J.-P. «La répartition s’est faite assez facilement. Marie-Pier, en maître d’oeuvre, a réalisé un premier plan de l’ouvrage et distribué les chapitres selon les intérêts de chacune et chacun. Il était évident que Karol’Ann Boivin, qui fait son doctorat sur le roman de campus au Québec, recevrait les sections sur les états féminins. Et il était tout aussi évident que Harold Bérubé, spécialiste de l’histoire urbaine, s’occuperait des sections sur les loisirs et le logement à Montréal.»
«Quant à Marie-Pier et moi, nous avions la tâche d’écrire les autres chapitres et de nous occuper de l’édition générale, constamment aidés en cela par Karol’Ann.»
Entre autres, vous revenez sur l’œuvre d’André L’Archevêque, un artiste méconnu qui a fait de «magnifiques illustrations» pour les romans à dix sous. Qu’est-ce qui vous a menés à vous intéresser à ses créations et à son style iconographique?
M.-P. «Notre ouvrage comporte près de 250 images, car nous voulions mettre en valeur les illustrations magistrales d’André L’Archevêque, qui a travaillé pour les Éditions Police-Journal, alors l’éditeur le plus populaire.»
«L’Archevêque avait suivi des cours par correspondance à la Famous Artists School, une école qui enseignait comment maîtriser les techniques qui faisaient la fortune des illustrateurs de magazine et de livres de poche américains. Son talent réussit à rendre admirablement bien les sentiments des personnages en quête de l’amour et du bonheur.»
J.-P. «Découvrir les romans à dix sous, c’est certes s’ouvrir à un imaginaire largement américain, mais présenté dans un langage résolument canadien-français. Aucune histoire ne se déroule dans un ranch du Midwest ou dans une île hawaïenne. Toutes sont campées dans un Québec exclusivement francophone.»

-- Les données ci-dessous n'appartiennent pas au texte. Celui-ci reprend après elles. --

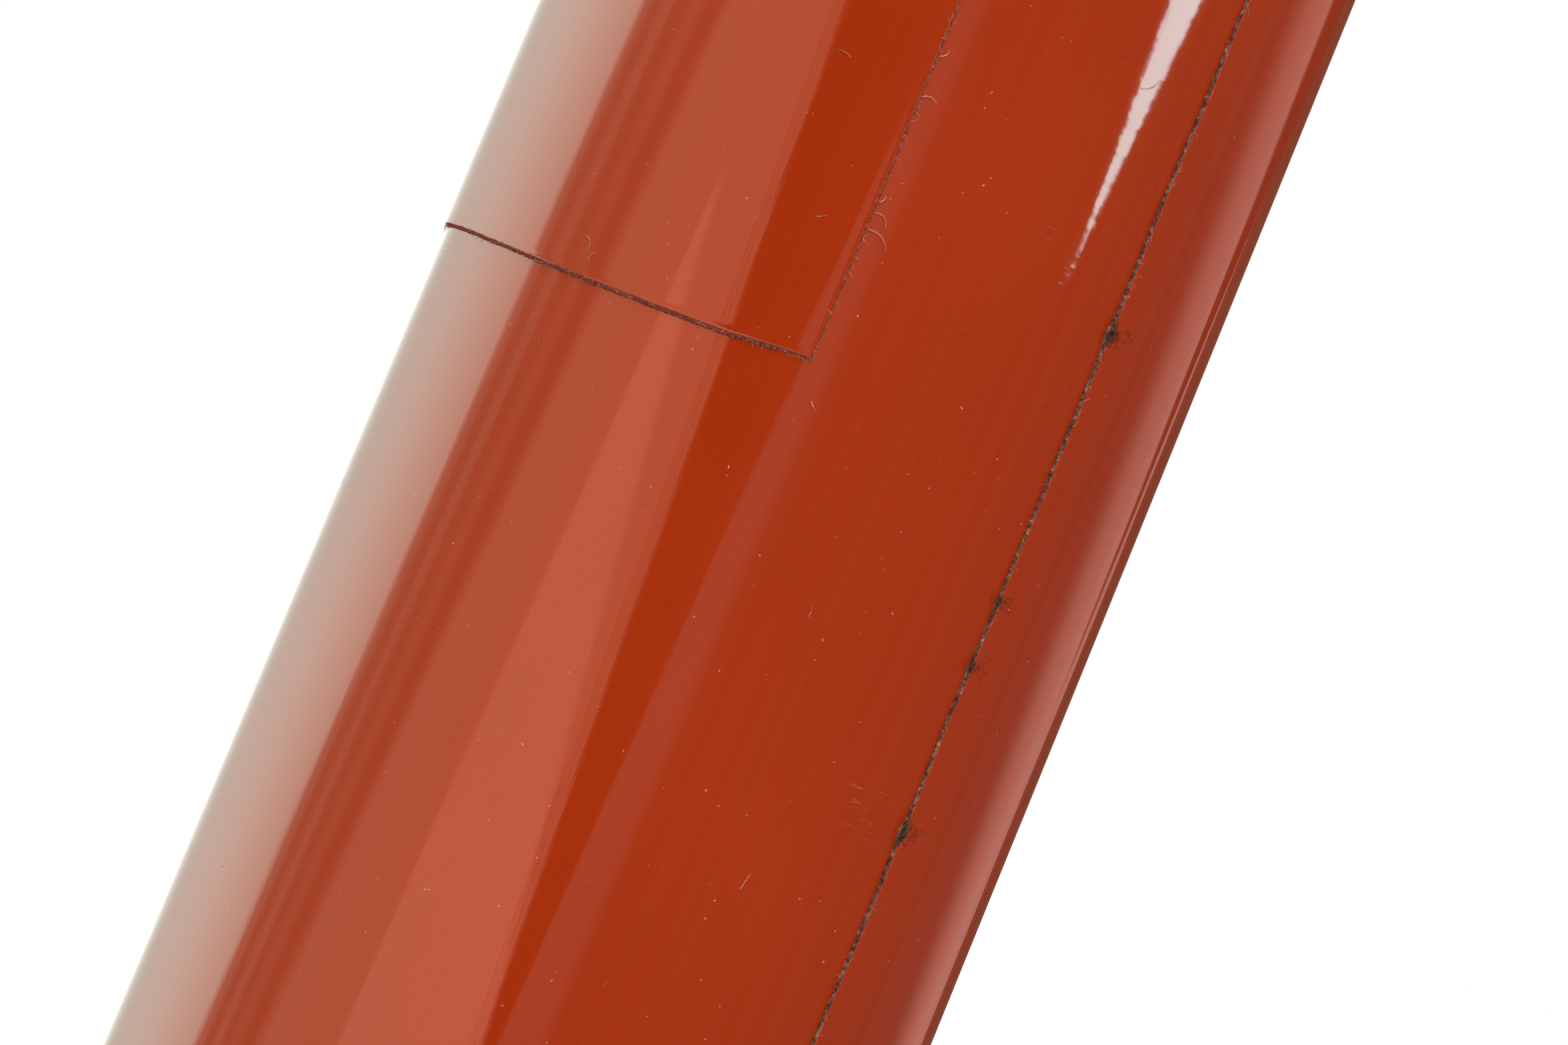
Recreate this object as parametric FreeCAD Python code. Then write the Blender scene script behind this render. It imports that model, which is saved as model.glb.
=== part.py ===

«Les illustrations d’André L’Archevêque en sont de parfaits exemples: les filles aux longs cheveux bouclés et les hommes à la mâchoire carrée, qu’on croirait tout droit sortis d’un film hollywoodien, portent des noms “bien de chez nous” et rêvent de s’établir dans une coquette maison à Anjou. Ils rêvent en quelque sorte de l’American life… made in Quebec.»